OPTIMIZE delta_table;

This is something that has to be done DAILY on all Delta Lake tables that are being updated daily or more often. Too many small files and your ETL and transformations will turn into little turtles. OPTIMIZE smashes files together, and will drastically increase performance, saving you time and money.

Closely tied to this is VACUUM. It will remove old unused files that aren’t in the Delta Lake transaction log. Your probably familiar with this similar concept from Postgres.

Add this to the list of things to run on your tables daily.

Partition, partition, partition.

This really has nothing to do with Databricks itself, and everything to do with Spark and Delta Lake. Good practice surrounding data modeling and file store are key to success.

Don’t blame Databricks for poor performance when you aren’t taking the time to set up your data stores for success.

Data modeling lessons and tutorials are severely lacking when it comes to Data Lakes and tools like Delta Lake. Big Data is everywhere and the key to unlocking its potential is Partition strategy.

It should be a very rare case that you design a Delta Lake table on Databricks without one or more partitions.

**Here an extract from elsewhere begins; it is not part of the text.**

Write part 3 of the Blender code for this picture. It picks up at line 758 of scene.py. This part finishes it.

This will affect speed and cost, ETL jobs, pipelines, and analytics will be slow, leaving you blaming Databricks if you don’t partition.

Musings

I know I covered a lot, but some of these concepts are key to understanding and taking full advantage of Databricks. So many people just jump straight into the new technologies, expecting all their problems to disappear. This will only be true when you understand the basics what it takes to be successful on Databricks.

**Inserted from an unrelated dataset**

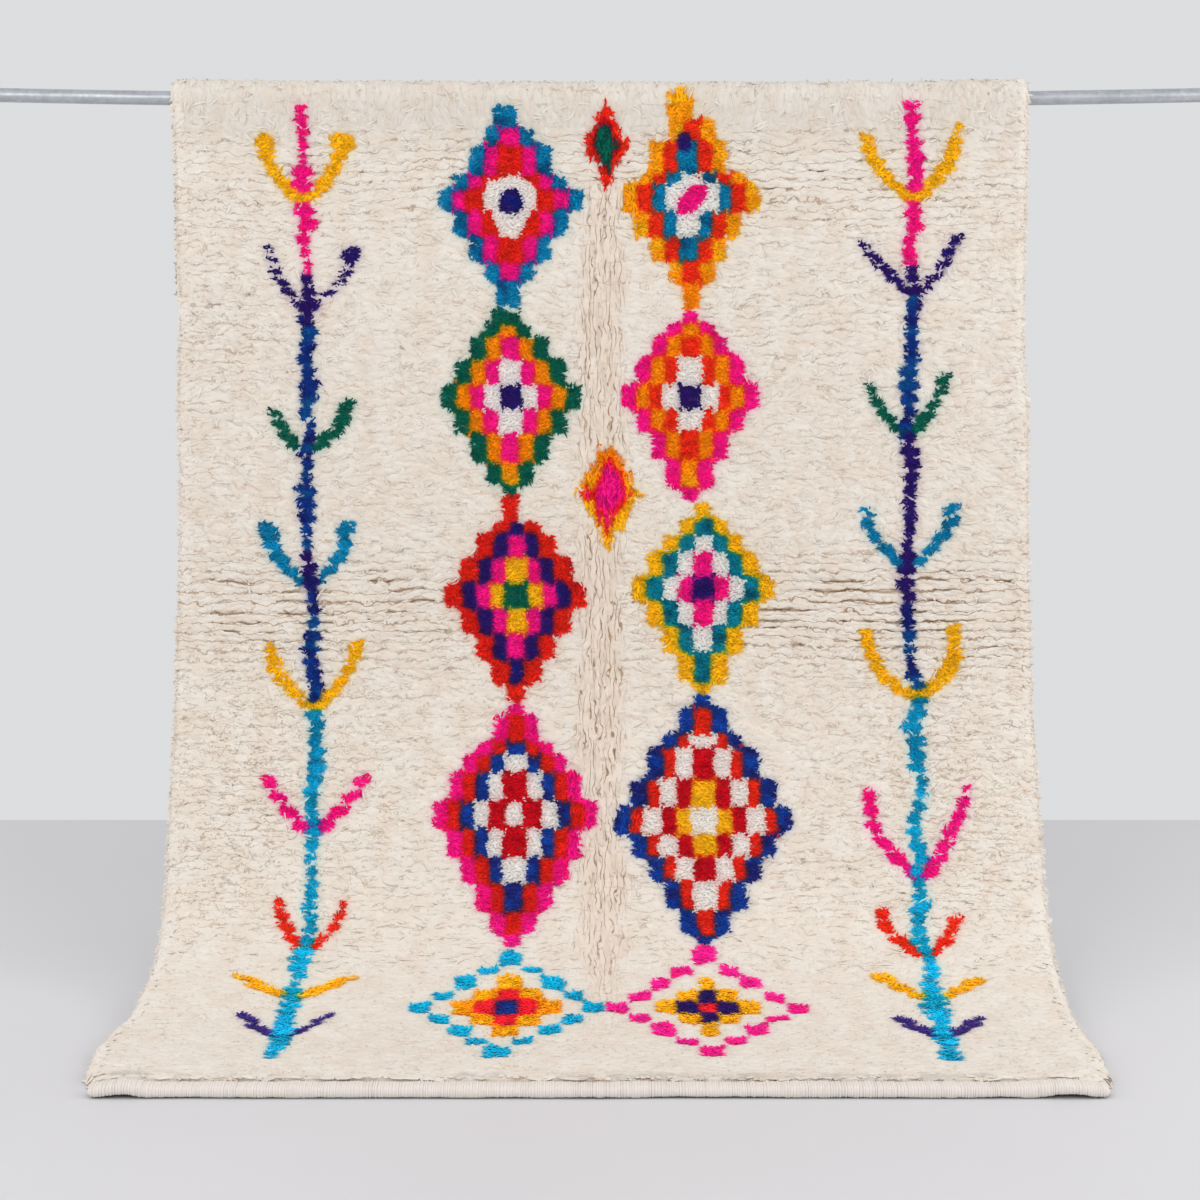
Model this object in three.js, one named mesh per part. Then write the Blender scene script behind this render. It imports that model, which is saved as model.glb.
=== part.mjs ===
// A hand-knotted wool rug hanging over a steel rod and running out on the floor in front of it.
// Millimetres, +Z up, floor at zero. The pile side faces the front, towards -Y.
import * as THREE from 'three';

// Rod: a plain tube, bent down a little at the middle by the rug's weight.
const rodLength = 2200;
const rodDiameter = 25;
const rodHeight = 1524;
const rodSag = 12;
const rodSides = 20;
const rodSteps = 24;

// Rug: the cloth's own sizes.
const rugLength = 2500;
const pileDepth = 22;
const rodClearance = 2.5;
const backLength = 415;
const hemStep = 7;
const hemSteps = 8;
const edgeRound = 10;
const edgeDepthShare = 0.7;
const columnCount = 26;

// How the cloth bends from hanging straight down to lying flat: arcs and straight stretches, in order
// from the rod to the floor. A turn is in degrees, and the turns add up to a quarter circle.
const bendRuns = [
  { name: 'belly', length: 460, turn: 28, steps: 9 },
  { name: 'slope', length: 50, turn: 0, steps: 1 },
  { name: 'toe', length: 250, turn: 45, steps: 9 },
  { name: 'landing', length: 260, turn: 17, steps: 5 },
];

// Where the two long edges run. along is measured along the cloth's back from the top of the rod, left
// and right are the distances from the middle line to the edges, pile included.
const edgeRows = [
  { along: -415, left: 752, right: 748 },
  { along: 0, left: 752, right: 752 },
  { along: 200, left: 745, right: 750 },
  { along: 400, left: 740, right: 748 },
  { along: 560, left: 745, right: 755 },
  { along: 720, left: 744, right: 758 },
  { along: 1080, left: 750, right: 763 },
  { along: 1260, left: 751, right: 767 },
  { along: 1560, left: 746, right: 765 },
  { along: 1710, left: 754, right: 763 },
  { along: 1900, left: 785, right: 775 },
  { along: 2000, left: 779, right: 771 },
  { along: 2085, left: 758, right: 755 },
];

// Soft folds, as low rounded swellings away from the cloth's back. Each reaches its height at its middle
// and fades out at its reach, along the cloth and across it.
const foldRows = [
  { name: 'middle crease', along: 820, alongReach: 780, across: 15, acrossReach: 95, height: 6 },
  { name: 'belly swell', along: 900, alongReach: 260, across: 60, acrossReach: 1100, height: 7 },
  { name: 'left shoulder', along: 330, alongReach: 240, across: -560, acrossReach: 330, height: 5 },
  { name: 'right shoulder', along: 430, alongReach: 280, across: 520, acrossReach: 300, height: 4 },
  { name: 'left flank', along: 1220, alongReach: 300, across: -610, acrossReach: 260, height: 6 },
  { name: 'right flank', along: 1150, alongReach: 260, across: 640, acrossReach: 240, height: 5 },
  { name: 'left hem lift', along: 2085, alongReach: 90, across: -705, acrossReach: 42, height: 5 },
  { name: 'right hem lift', along: 2085, alongReach: 110, across: 690, acrossReach: 60, height: 5 },
  { name: 'back swell', along: -300, alongReach: 200, across: -150, acrossReach: 520, height: 5 },
];

// How deep the cloth and its pile are near each end, by distance from the end: a rolled hem with a round
// nose, a crease beside it, then the full pile. lift is how far the nose's underside stands up.
const hemRows = [
  { fromEnd: 0, depth: 6, lift: 5 },
  { fromEnd: hemStep, depth: 16, lift: 0 },
  { fromEnd: 4 * hemStep, depth: 16, lift: 0 },
  { fromEnd: 5 * hemStep, depth: 12, lift: 0 },
  { fromEnd: 7 * hemStep, depth: 20, lift: 0 },
  { fromEnd: 12 * hemStep, depth: pileDepth, lift: 0 },
];

const rodRadius = rodDiameter / 2;
const wrapRadius = rodRadius + rodClearance;
const wrapLength = Math.PI * wrapRadius;
const frontLength = rugLength - backLength;
const bendLength = bendRuns.reduce((sum, run) => sum + run.length, 0);

function degrees(angle) {
  return THREE.MathUtils.degToRad(angle);
}

// Reads a table of rows between its entries along one named column.
function readTable(rows, key, at, column) {
  const last = rows[rows.length - 1];
  if (at <= rows[0][key]) return rows[0][column];
  if (at >= last[key]) return last[column];
  const next = rows.findIndex((row) => row[key] > at);
  const low = rows[next - 1];
  const high = rows[next];
  const share = THREE.MathUtils.smoothstep(at, low[key], high[key]);
  return THREE.MathUtils.lerp(low[column], high[column], share);
}

// How far the bend comes down, from the end of the straight drop to the floor.
function bendDrop() {
  let heading = -90;
  let drop = 0;
  for (const run of bendRuns) {
    const middle = degrees(heading + run.turn / 2);
    const half = degrees(run.turn / 2);
    const chord = run.turn === 0 ? run.length : (run.length * Math.sin(half)) / half;
    drop -= chord * Math.sin(middle);
    heading += run.turn;
  }
  return drop;
}

// The whole way of the cloth's back, from the rear hem over the rod to the front hem.
function wayRuns() {
  const frontDrop = rodHeight - bendDrop();
  const floorLength = frontLength - wrapLength / 2 - frontDrop - bendLength;
  const hem = { length: hemSteps * hemStep, turn: 0, steps: hemSteps };
  const rearDrop = { length: backLength - wrapLength / 2 - hem.length, turn: 0, steps: 5 };
  const wrap = { length: wrapLength, turn: -180, steps: 12 };
  const drop = { length: frontDrop, turn: 0, steps: 9 };
  const floor = { length: floorLength - hem.length, turn: 0, steps: 3 };
  return [hem, rearDrop, wrap, drop, ...bendRuns, floor, hem];
}

// Stations along the cloth's back. forward is towards the front from the rod's axis, heading is the
// direction of travel above the level, in degrees.
function stations() {
  let forward = -wrapRadius;
  let up = rodHeight - (backLength - wrapLength / 2);
  let heading = 90;
  let along = -backLength;
  const list = [{ forward, up, heading, along }];
  for (const run of wayRuns()) {
    const turn = run.turn / run.steps;
    const half = degrees(turn / 2);
    const arc = run.length / run.steps;
    const chord = turn === 0 ? arc : (arc * Math.sin(half)) / half;
    for (let step = 0; step < run.steps; step += 1) {
      const middle = degrees(heading + turn / 2);
      forward += chord * Math.cos(middle);
      up += chord * Math.sin(middle);
      heading += turn;
      along += arc;
      list.push({ forward, up, heading, along });
    }
  }
  return list;
}

// How far the rod's axis lies under its ends, at a place across.
function sagAt(across) {
  const share = across / (rodLength / 2);
  return rodSag * (1 - share * share);
}

// The share of the rod's sag that the cloth follows: all of it at the back and over the rod, none of
// it where the cloth starts to bend towards the floor.
function sagShare(along) {
  const bendStart = wrapLength / 2 + rodHeight - bendDrop();
  return 1 - THREE.MathUtils.clamp((along - wrapLength / 2) / (bendStart - wrapLength / 2), 0, 1);
}

// One fold's swelling, from 1 at its middle to 0 at its reach.
function swell(distance, reach) {
  const share = Math.min(Math.abs(distance) / reach, 1);
  return (1 + Math.cos(Math.PI * share)) / 2;
}

function foldHeight(along, across) {
  let height = 0;
  for (const fold of foldRows) {
    const lengthwise = swell(along - fold.along, fold.alongReach);
    height += fold.height * lengthwise * swell(across - fold.across, fold.acrossReach);
  }
  return height;
}

// Reads the hem's table from whichever end of the cloth is nearer.
function nearEnd(along, column) {
  const fromEnd = Math.min(along + backLength, frontLength - along);
  return readTable(hemRows, 'fromEnd', fromEnd, column);
}

// Places across the cloth: one close to each edge for its round, the rest evenly spaced.
function columns(left, right) {
  const inner = columnCount - 2;
  const list = [-left];
  for (let step = 0; step < inner; step += 1) {
    const share = step / (inner - 1);
    list.push(THREE.MathUtils.lerp(-left + edgeRound, right - edgeRound, share));
  }
  list.push(right);
  return list;
}

// A closed shell from a grid of points on the cloth's back and a grid on its pile side.
function rugGeometry() {
  const positions = [];
  const way = stations();
  for (const station of way) {
    const left = readTable(edgeRows, 'along', station.along, 'left');
    const right = readTable(edgeRows, 'along', station.along, 'right');
    const depth = nearEnd(station.along, 'depth');
    const lift = nearEnd(station.along, 'lift');
    const normalForward = -Math.sin(degrees(station.heading));
    const normalUp = Math.cos(degrees(station.heading));
    columns(left, right).forEach((across, column, all) => {
      const isEdge = column === 0 || column === all.length - 1;
      const back = foldHeight(station.along, across) + lift;
      const front = back + depth * (isEdge ? edgeDepthShare : 1);
      const sink = sagAt(across) * sagShare(station.along);
      for (const offset of [back, front]) {
        const forward = station.forward + normalForward * offset;
        positions.push(across, -forward, station.up + normalUp * offset - sink);
      }
    });
  }
  const geometry = new THREE.BufferGeometry();
  geometry.setAttribute('position', new THREE.Float32BufferAttribute(positions, 3));
  geometry.setIndex(shellFaces(way.length, columnCount));
  geometry.computeVertexNormals();
  return geometry;
}

// Triangles of the shell. Each grid point has its back vertex first and its pile vertex after it.
function shellFaces(rows, width) {
  const faces = [];
  const back = (row, column) => 2 * (row * width + column);
  const pile = (row, column) => back(row, column) + 1;
  const quad = (a, b, c, d) => faces.push(a, b, c, a, c, d);
  for (let row = 0; row + 1 < rows; row += 1) {
    for (let column = 0; column + 1 < width; column += 1) {
      const nextRow = row + 1;
      const nextColumn = column + 1;
      quad(
        pile(row, column),
        pile(nextRow, column),
        pile(nextRow, nextColumn),
        pile(row, nextColumn),
      );
      quad(
        back(row, column),
        back(row, nextColumn),
        back(nextRow, nextColumn),
        back(nextRow, column),
      );
    }
    quad(back(row, 0), back(row + 1, 0), pile(row + 1, 0), pile(row, 0));
    const edge = width - 1;
    quad(pile(row, edge), pile(row + 1, edge), back(row + 1, edge), back(row, edge));
  }
  for (let column = 0; column + 1 < width; column += 1) {
    const end = rows - 1;
    quad(back(0, column), pile(0, column), pile(0, column + 1), back(0, column + 1));
    quad(back(end, column), back(end, column + 1), pile(end, column + 1), pile(end, column));
  }
  return faces;
}

// The rod: a straight cylinder laid across, each of its rings let down by the sag.
function rodGeometry() {
  const geometry = new THREE.CylinderGeometry(
    rodRadius,
    rodRadius,
    rodLength,
    rodSides,
    rodSteps,
  );
  geometry.rotateZ(Math.PI / 2);
  const position = geometry.getAttribute('position');
  for (let index = 0; index < position.count; index += 1) {
    const across = position.getX(index);
    position.setZ(index, position.getZ(index) + rodHeight - sagAt(across));
  }
  geometry.computeVertexNormals();
  return geometry;
}

const wool = new THREE.MeshStandardMaterial({ color: 0xe9dfce, roughness: 0.95, metalness: 0 });
const zinc = new THREE.MeshStandardMaterial({ color: 0xa4a9b0, roughness: 0.42, metalness: 0.85 });

const rug = new THREE.Mesh(rugGeometry(), wool);
rug.name = 'rug';

const rod = new THREE.Mesh(rodGeometry(), zinc);
rod.name = 'rod';

// The origin is on the floor, under the middle of everything.
const rugOverRod = new THREE.Group();
rugOverRod.add(rug, rod);
const reach = new THREE.Box3().setFromObject(rugOverRod);
rugOverRod.position.y = -(reach.min.y + reach.max.y) / 2;
rugOverRod.position.x = -(reach.min.x + reach.max.x) / 2;

export default rugOverRod;
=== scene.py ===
"""An ivory wool rug with dyed lozenges and branching stems, hung over a steel rod and run out on the floor.

Metres, +Z up, floor at zero. The pile side faces the front, towards -Y. A place on the cloth is given by
how far it lies along the cloth's back from the top of the rod, how far across from the middle line, and
its lift above the cloth's back.
"""

import logging
import math
from dataclasses import dataclass, field
from enum import Enum

import bpy
import numpy as np
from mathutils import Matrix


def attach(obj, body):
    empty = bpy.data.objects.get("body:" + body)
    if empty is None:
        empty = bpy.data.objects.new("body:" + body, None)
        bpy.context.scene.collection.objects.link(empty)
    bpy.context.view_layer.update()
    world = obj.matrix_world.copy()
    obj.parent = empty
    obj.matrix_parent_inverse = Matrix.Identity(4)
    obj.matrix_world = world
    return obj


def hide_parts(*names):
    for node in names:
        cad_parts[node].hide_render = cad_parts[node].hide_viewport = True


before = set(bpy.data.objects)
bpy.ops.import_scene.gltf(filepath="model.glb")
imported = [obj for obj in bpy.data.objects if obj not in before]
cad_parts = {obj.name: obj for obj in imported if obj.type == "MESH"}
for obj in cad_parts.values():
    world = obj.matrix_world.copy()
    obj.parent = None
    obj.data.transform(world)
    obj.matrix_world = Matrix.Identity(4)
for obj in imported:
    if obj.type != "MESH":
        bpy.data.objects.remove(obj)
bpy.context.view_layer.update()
BODY = "root"
LOG = logging.getLogger("rug")

Array = np.ndarray
Chance = np.random.Generator
Socket = bpy.types.NodeSocket


class Dye(Enum):
    """The wools of the pile, by the record's material slots."""

    IVORY = "ivory_pile"
    WHITE = "white_pile"
    PINK = "pink_pile"
    CRIMSON = "crimson_pile"
    VERMILION = "vermilion_pile"
    MARIGOLD = "marigold_pile"
    TURQUOISE = "turquoise_pile"
    ROYAL = "royal_pile"
    INDIGO = "indigo_pile"
    GREEN = "green_pile"


DYES = list(Dye)
IVORY, WHITE, PINK, CRIMSON, VERMILION, MARIGOLD, TURQUOISE, ROYAL, INDIGO, GREEN = DYES
IVORY_NUMBER = DYES.index(IVORY)
NO_DYE = -1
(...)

It comes down to cost and performance.

You must take the time to understand the features and functionally of Databricks, the different kind of Clusters, what they should be used for, how to configure them to maximize cost and performance.

Forgetting maintenance like OPTIMIZE and VACUUM will have you pulling your hair out with slow ETL.

If you don’t learn to use the APIs you will never have a solid Production ready platform running on Databricks. Check out the Airflow Operators.